IMR2024 chair of organizing committee. With SIAM PP. Join us in Baltimore!
IMR2023 panel chair. In person for the first time since COVID. In Amsterdam with SIAM CSE.
Older IMR committees I was on the program committee for the 27th International Meshing Roundtable IMR, 1-5 October 2018. I was on the program committee for the 26th International Meshing Roundtable IMR, September 2017, the short-course chair and the papers co-chair. There were probably a couple other times I was on the committee but forgot. I chaired the IMR in 1995.
IMR with SIAM. After 29 years as a successful conference series, the IMR joined SIAM and is now the SIAM IMR, with new website here: https://internationalmeshingroundtable.com/ Meetings continue to be annual, and will be colocated with SIAM PP and SIAM CS&E alternating years.
Non-IMR
CAD Computer-Aided Design editorial board since early 2023.
Symposium on Solid and Physical Modeling (SPM) 2024 international program committee.
I’ve given talks to universities and to Sandia on what it is like being a mathematician at an engineering laboratory. This includes several talks as part of the effort by DOE’s Office of Science labs to inspire and attract students at universities serving underserved communities.
I organized a workshop on combinatorial algebraic topology in late August 2009; we wrote a summary report.
I taught the course “ALGORITHMIC GEOMETRY AND MESH GENERATION” at UNM in Fall 2010.
I was on the committee for the Symposium on Computational Geometry, applied-track, in 2002.

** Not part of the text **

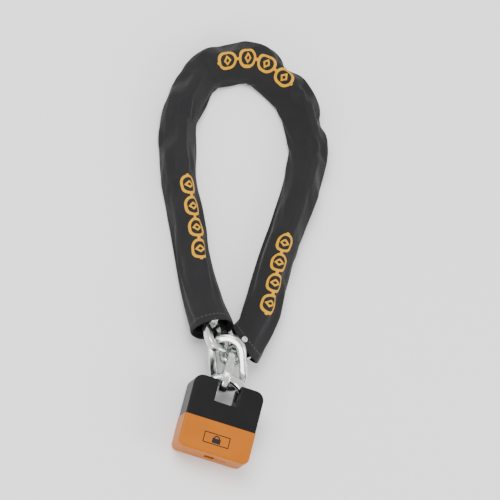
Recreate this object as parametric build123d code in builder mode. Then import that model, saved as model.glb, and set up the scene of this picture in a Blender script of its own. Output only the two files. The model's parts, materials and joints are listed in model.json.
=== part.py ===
"""Chain lock: a closed-shackle padlock joined to a sleeved square-section chain, millimetres, +Z up.

The lock leans on its lower back edge. Its pieces are drawn in the lock's own frame (X across,
Y towards the shackle, Z out of the front face, origin at the middle of the back face) and then
seated. The chain lies on the floor in a loop whose two ends meet at the shackle bow.
"""

from build123d import *
import math
import os

# ---------------------------------------------------------------- lock case
LOCK_WIDTH = 88.0
LOCK_HEIGHT = 90.0
LOCK_DEPTH = 36.0
LOWER_COVER_HEIGHT = 39.2
COVER_GAP = 0.2  # joint line between the two covers
UPPER_INSET = 0.7  # how far the upper cover stands inside the lower one
JACKET_WALL = 2.5
JACKET_FIT = 0.1  # play between covers and steel body
TOP_CORNER = 12.0
BOTTOM_CORNER = 8.0
UPPER_EDGE = 1.2
LOWER_EDGE = 2.8
SLOT_WIDTH = 28.0
SLOT_DEPTH = 27.0
BOTTOM_SPACE = 4.5  # cover floor plus dust cover pocket, below the steel body

# ---------------------------------------------------------------- shackle
SHACKLE_DIAMETER = 12.0
SHACKLE_SPACING = 49.0
BOW_REACH = 8.0  # from the case's top to the bar's centreline at the top of the bow
BOW_SPOT = (50.197, 30.638)  # Y and Z where the chain holds the top of the bow
LEG_FIT = 0.15
CHANNEL_FIT = 0.4
SHACKLE_LIFT = 22.0
NECK_RADIUS = 3.3
NECK_LENGTH = 26.0
NECK_TOP = -2.0
HEEL_COLLAR = 4.0
TOE_END = -4.0
PIN_RADIUS = 1.5
PIN_GAP = 0.25
SEAL_HEIGHT = 2.0
SEAL_WALL = 1.1
SPRING_WIRE = 1.0
SPRING_PITCH = 1.7
SPRING_TURNS = 3
SPRING_CLEARANCE = 0.4

# ---------------------------------------------------------------- locking parts
CYLINDER_RADIUS = 11.6
CYLINDER_TOP = -12.0
DRILL_PLATE = 2.0
PLUG_RADIUS = 8.0
PLUG_FIT = 0.15
PLUG_WALL = 1.8
PLUG_END_WALL = 2.0
KEYWAY_RADIUS = 3.2
DISC_COUNT = 7
DISC_THICKNESS = 1.6
DISC_PITCH = 2.9
DISC_FIT = 0.1
DISC_SLOT = (6.4, 2.2)
SIDEBAR_WIDTH = 1.8
SIDEBAR_LENGTH = 17.0
BALL_RADIUS = 5.0
BALL_HEIGHT = 4.0  # Y of the locking balls
BALL_TRAVEL = 2.8
BALL_FIT = 0.15
BALL_ENGAGE = 2.5  # how deep a driven ball sits in its leg
NOTCH_FIT = 0.3
CAM_GAP = 0.5
CAM_THICKNESS = 9.8
TAIL_SIDE = 6.0

# ---------------------------------------------------------------- dust cover and screws
DUST_PLATE = (18.0, 1.8, 13.0)
DUST_TRAVEL = 15.0
DUST_FIT = 0.3
KEY_WINDOW = (12.0, 9.0)
THUMB_NUB = (3.0, 1.8)
COVER_SCREW_X = 36.0
COVER_SCREW_Y = (-30.0, 12.0)
SCREW_HEAD_RADIUS = 2.8
SCREW_HEAD = 1.5
SCREW_RADIUS = 1.5
SCREW_GRIP = 8.0

# ---------------------------------------------------------------- chain
CHAIN_BAR = 10.0
BAR_ROUNDING = 3.2
LINK_WIDTH = 34.0
LINK_LENGTH = 60.0
RING_WIDTH = 46.0
RING_LENGTH = 72.0
CHAIN_HEIGHT = 18.4  # centreline of the chain inside the sleeve
RUN_INTERVALS = 20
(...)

Bridging Theory and Practice
Here is a 2002 paper [bibtex] by Batagelj and Zaversnik about core decompositions of networks that lists me as a “liaison” author linking two cores of Computational Geometry, which I recognize as Cubit™ mesh generation and theoretical mesh generation; see pages 7-8.
Writing
I have the dubious distinction of Jonathan Shewchuk using one of my papers from the 1990’s as an example of standard practices for introductions and conclusions that is “bad writing that’s considered good.” I thought the same thing as he did while I was writing it: “No value added, but it’s expected.” (I’m flattered he says the paper has high technical merit despite that.) See “Conclusions that don’t” in Three Sins of Authors in Computer Science and Math, and my paper Cardinality Bounds for Triangulations with Bounded Minimum Angle.
More advice I reread from time to time: abstract for experts vs. introduction for beginners and abstract in six easy sentences and Good Enough Practices in Scientific Computing and single-tasking and reviewing papers, an introduction.
Tau vs. Pi
Let us use tau instead of pi: τ=2π tau = 2 pi [ The Tau Manifesto by Michael Hartl]. Anyone who has messed with hypersphere volumes and areas should appreciate that.
n?
Let us use ? for sum as ! is for product: n? = 1 + 2 + … + n = n(n+1)/2 n? = 1 + 2 + … + n = n(n+1)/2 n? = sum_{i=1:n} i = n(n+1)/2 [my idea]
Programmatics
From 2002-2005 I served on the LDRD S&T CIS IAT (Laboratory Directed Research and Development, Science & Technology, Computer and Information Sciences, Investment Area Team). This is an team that determines the general direction of the most fundamental CS and IS research at Sandia and selects from among the technical staff’s specific proposals. See the LDRD homepage (Sandia Only).